#### [Exercise goal]
Reproduce the entire listing word for word.

#### [Data section]
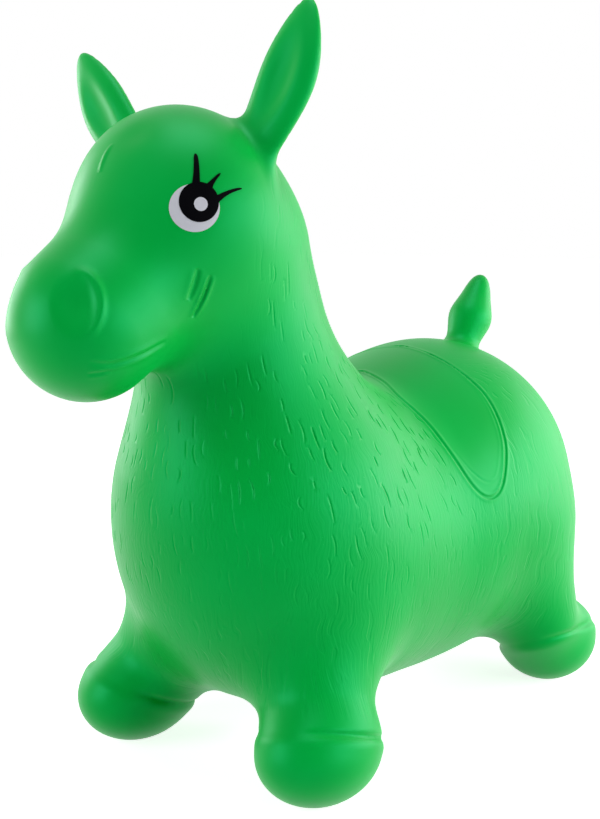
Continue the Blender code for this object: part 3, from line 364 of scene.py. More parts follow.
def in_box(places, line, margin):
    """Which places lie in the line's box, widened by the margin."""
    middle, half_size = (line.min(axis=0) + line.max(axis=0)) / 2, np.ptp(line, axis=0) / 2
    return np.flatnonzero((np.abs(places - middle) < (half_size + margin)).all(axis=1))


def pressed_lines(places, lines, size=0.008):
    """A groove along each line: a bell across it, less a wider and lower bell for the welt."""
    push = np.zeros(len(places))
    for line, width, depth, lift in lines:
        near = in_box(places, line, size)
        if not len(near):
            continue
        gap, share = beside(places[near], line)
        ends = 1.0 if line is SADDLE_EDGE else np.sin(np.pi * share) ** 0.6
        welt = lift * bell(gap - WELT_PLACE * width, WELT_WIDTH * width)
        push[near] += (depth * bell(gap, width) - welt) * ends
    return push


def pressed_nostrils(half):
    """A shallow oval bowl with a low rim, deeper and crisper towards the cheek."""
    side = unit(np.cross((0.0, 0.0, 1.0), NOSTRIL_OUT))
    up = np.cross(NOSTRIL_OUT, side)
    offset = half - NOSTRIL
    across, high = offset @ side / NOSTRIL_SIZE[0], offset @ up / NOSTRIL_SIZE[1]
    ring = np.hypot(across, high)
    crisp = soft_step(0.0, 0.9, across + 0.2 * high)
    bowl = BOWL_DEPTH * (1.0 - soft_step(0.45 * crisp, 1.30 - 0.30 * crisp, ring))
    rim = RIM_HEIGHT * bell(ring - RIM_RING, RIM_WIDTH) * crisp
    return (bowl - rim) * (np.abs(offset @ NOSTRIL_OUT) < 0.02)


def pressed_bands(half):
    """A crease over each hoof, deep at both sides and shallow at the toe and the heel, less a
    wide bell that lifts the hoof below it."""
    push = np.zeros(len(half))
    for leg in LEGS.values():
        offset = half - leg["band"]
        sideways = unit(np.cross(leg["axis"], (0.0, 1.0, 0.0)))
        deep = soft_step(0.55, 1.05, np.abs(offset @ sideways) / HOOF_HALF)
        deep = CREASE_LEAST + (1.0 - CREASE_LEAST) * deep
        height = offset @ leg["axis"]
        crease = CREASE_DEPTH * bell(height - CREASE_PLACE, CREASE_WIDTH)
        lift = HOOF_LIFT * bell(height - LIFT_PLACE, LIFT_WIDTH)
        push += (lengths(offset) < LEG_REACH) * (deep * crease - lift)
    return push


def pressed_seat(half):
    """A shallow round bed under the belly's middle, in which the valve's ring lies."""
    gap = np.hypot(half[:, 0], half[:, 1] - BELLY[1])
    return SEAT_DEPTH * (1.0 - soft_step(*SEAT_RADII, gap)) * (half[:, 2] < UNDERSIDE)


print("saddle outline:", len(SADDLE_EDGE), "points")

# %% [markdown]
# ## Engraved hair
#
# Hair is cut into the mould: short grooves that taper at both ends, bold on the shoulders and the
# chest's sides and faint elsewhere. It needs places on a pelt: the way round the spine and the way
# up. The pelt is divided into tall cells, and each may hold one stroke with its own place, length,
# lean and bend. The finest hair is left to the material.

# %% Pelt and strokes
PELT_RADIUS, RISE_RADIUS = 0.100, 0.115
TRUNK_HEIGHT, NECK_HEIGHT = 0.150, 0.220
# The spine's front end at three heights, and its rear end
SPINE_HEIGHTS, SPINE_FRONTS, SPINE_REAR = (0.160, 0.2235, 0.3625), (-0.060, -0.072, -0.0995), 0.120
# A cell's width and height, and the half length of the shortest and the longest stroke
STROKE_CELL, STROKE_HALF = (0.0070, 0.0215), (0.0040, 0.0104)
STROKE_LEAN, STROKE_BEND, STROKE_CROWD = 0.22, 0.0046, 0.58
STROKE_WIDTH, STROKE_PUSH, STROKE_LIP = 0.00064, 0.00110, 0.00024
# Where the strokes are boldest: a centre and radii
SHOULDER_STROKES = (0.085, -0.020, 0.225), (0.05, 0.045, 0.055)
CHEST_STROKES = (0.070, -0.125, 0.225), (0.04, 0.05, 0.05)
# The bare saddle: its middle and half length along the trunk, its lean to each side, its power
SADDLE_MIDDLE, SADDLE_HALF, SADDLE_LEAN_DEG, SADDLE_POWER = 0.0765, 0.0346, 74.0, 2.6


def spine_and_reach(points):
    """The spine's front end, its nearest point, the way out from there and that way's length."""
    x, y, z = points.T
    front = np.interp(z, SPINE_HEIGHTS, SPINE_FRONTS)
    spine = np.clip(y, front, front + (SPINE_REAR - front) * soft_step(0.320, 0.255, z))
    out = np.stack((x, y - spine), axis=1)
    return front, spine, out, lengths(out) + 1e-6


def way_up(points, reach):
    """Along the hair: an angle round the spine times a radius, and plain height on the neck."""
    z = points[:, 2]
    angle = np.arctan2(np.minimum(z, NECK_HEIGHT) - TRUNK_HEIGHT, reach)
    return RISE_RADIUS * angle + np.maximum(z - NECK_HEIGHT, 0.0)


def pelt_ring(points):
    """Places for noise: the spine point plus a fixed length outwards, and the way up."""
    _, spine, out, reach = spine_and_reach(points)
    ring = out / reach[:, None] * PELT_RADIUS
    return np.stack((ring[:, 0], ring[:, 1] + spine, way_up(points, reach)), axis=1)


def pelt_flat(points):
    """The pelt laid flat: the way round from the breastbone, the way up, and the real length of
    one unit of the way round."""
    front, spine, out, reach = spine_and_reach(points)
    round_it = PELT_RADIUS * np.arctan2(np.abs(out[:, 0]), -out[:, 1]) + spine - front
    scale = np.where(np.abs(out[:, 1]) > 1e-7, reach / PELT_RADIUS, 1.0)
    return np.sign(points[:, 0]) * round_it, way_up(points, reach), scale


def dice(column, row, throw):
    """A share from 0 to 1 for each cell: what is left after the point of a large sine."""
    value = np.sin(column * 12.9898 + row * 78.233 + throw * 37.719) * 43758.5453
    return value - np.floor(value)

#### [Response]
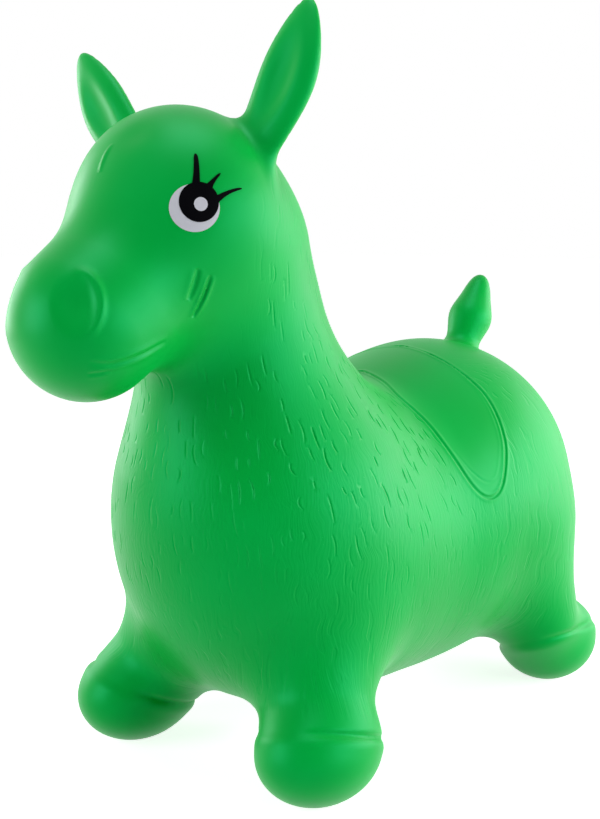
Continue the Blender code for this object: part 3, from line 364 of scene.py. More parts follow.
def in_box(places, line, margin):
    """Which places lie in the line's box, widened by the margin."""
    middle, half_size = (line.min(axis=0) + line.max(axis=0)) / 2, np.ptp(line, axis=0) / 2
    return np.flatnonzero((np.abs(places - middle) < (half_size + margin)).all(axis=1))


def pressed_lines(places, lines, size=0.008):
    """A groove along each line: a bell across it, less a wider and lower bell for the welt."""
    push = np.zeros(len(places))
    for line, width, depth, lift in lines:
        near = in_box(places, line, size)
        if not len(near):
            continue
        gap, share = beside(places[near], line)
        ends = 1.0 if line is SADDLE_EDGE else np.sin(np.pi * share) ** 0.6
        welt = lift * bell(gap - WELT_PLACE * width, WELT_WIDTH * width)
        push[near] += (depth * bell(gap, width) - welt) * ends
    return push


def pressed_nostrils(half):
    """A shallow oval bowl with a low rim, deeper and crisper towards the cheek."""
    side = unit(np.cross((0.0, 0.0, 1.0), NOSTRIL_OUT))
    up = np.cross(NOSTRIL_OUT, side)
    offset = half - NOSTRIL
    across, high = offset @ side / NOSTRIL_SIZE[0], offset @ up / NOSTRIL_SIZE[1]
    ring = np.hypot(across, high)
    crisp = soft_step(0.0, 0.9, across + 0.2 * high)
    bowl = BOWL_DEPTH * (1.0 - soft_step(0.45 * crisp, 1.30 - 0.30 * crisp, ring))
    rim = RIM_HEIGHT * bell(ring - RIM_RING, RIM_WIDTH) * crisp
    return (bowl - rim) * (np.abs(offset @ NOSTRIL_OUT) < 0.02)


def pressed_bands(half):
    """A crease over each hoof, deep at both sides and shallow at the toe and the heel, less a
    wide bell that lifts the hoof below it."""
    push = np.zeros(len(half))
    for leg in LEGS.values():
        offset = half - leg["band"]
        sideways = unit(np.cross(leg["axis"], (0.0, 1.0, 0.0)))
        deep = soft_step(0.55, 1.05, np.abs(offset @ sideways) / HOOF_HALF)
        deep = CREASE_LEAST + (1.0 - CREASE_LEAST) * deep
        height = offset @ leg["axis"]
        crease = CREASE_DEPTH * bell(height - CREASE_PLACE, CREASE_WIDTH)
        lift = HOOF_LIFT * bell(height - LIFT_PLACE, LIFT_WIDTH)
        push += (lengths(offset) < LEG_REACH) * (deep * crease - lift)
    return push


def pressed_seat(half):
    """A shallow round bed under the belly's middle, in which the valve's ring lies."""
    gap = np.hypot(half[:, 0], half[:, 1] - BELLY[1])
    return SEAT_DEPTH * (1.0 - soft_step(*SEAT_RADII, gap)) * (half[:, 2] < UNDERSIDE)


print("saddle outline:", len(SADDLE_EDGE), "points")

# %% [markdown]
# ## Engraved hair
#
# Hair is cut into the mould: short grooves that taper at both ends, bold on the shoulders and the
# chest's sides and faint elsewhere. It needs places on a pelt: the way round the spine and the way
# up. The pelt is divided into tall cells, and each may hold one stroke with its own place, length,
# lean and bend. The finest hair is left to the material.

# %% Pelt and strokes
PELT_RADIUS, RISE_RADIUS = 0.100, 0.115
TRUNK_HEIGHT, NECK_HEIGHT = 0.150, 0.220
# The spine's front end at three heights, and its rear end
SPINE_HEIGHTS, SPINE_FRONTS, SPINE_REAR = (0.160, 0.2235, 0.3625), (-0.060, -0.072, -0.0995), 0.120
# A cell's width and height, and the half length of the shortest and the longest stroke
STROKE_CELL, STROKE_HALF = (0.0070, 0.0215), (0.0040, 0.0104)
STROKE_LEAN, STROKE_BEND, STROKE_CROWD = 0.22, 0.0046, 0.58
STROKE_WIDTH, STROKE_PUSH, STROKE_LIP = 0.00064, 0.00110, 0.00024
# Where the strokes are boldest: a centre and radii
SHOULDER_STROKES = (0.085, -0.020, 0.225), (0.05, 0.045, 0.055)
CHEST_STROKES = (0.070, -0.125, 0.225), (0.04, 0.05, 0.05)
# The bare saddle: its middle and half length along the trunk, its lean to each side, its power
SADDLE_MIDDLE, SADDLE_HALF, SADDLE_LEAN_DEG, SADDLE_POWER = 0.0765, 0.0346, 74.0, 2.6


def spine_and_reach(points):
    """The spine's front end, its nearest point, the way out from there and that way's length."""
    x, y, z = points.T
    front = np.interp(z, SPINE_HEIGHTS, SPINE_FRONTS)
    spine = np.clip(y, front, front + (SPINE_REAR - front) * soft_step(0.320, 0.255, z))
    out = np.stack((x, y - spine), axis=1)
    return front, spine, out, lengths(out) + 1e-6


def way_up(points, reach):
    """Along the hair: an angle round the spine times a radius, and plain height on the neck."""
    z = points[:, 2]
    angle = np.arctan2(np.minimum(z, NECK_HEIGHT) - TRUNK_HEIGHT, reach)
    return RISE_RADIUS * angle + np.maximum(z - NECK_HEIGHT, 0.0)


def pelt_ring(points):
    """Places for noise: the spine point plus a fixed length outwards, and the way up."""
    _, spine, out, reach = spine_and_reach(points)
    ring = out / reach[:, None] * PELT_RADIUS
    return np.stack((ring[:, 0], ring[:, 1] + spine, way_up(points, reach)), axis=1)


def pelt_flat(points):
    """The pelt laid flat: the way round from the breastbone, the way up, and the real length of
    one unit of the way round."""
    front, spine, out, reach = spine_and_reach(points)
    round_it = PELT_RADIUS * np.arctan2(np.abs(out[:, 0]), -out[:, 1]) + spine - front
    scale = np.where(np.abs(out[:, 1]) > 1e-7, reach / PELT_RADIUS, 1.0)
    return np.sign(points[:, 0]) * round_it, way_up(points, reach), scale


def dice(column, row, throw):
    """A share from 0 to 1 for each cell: what is left after the point of a large sine."""
    value = np.sin(column * 12.9898 + row * 78.233 + throw * 37.719) * 43758.5453
    return value - np.floor(value)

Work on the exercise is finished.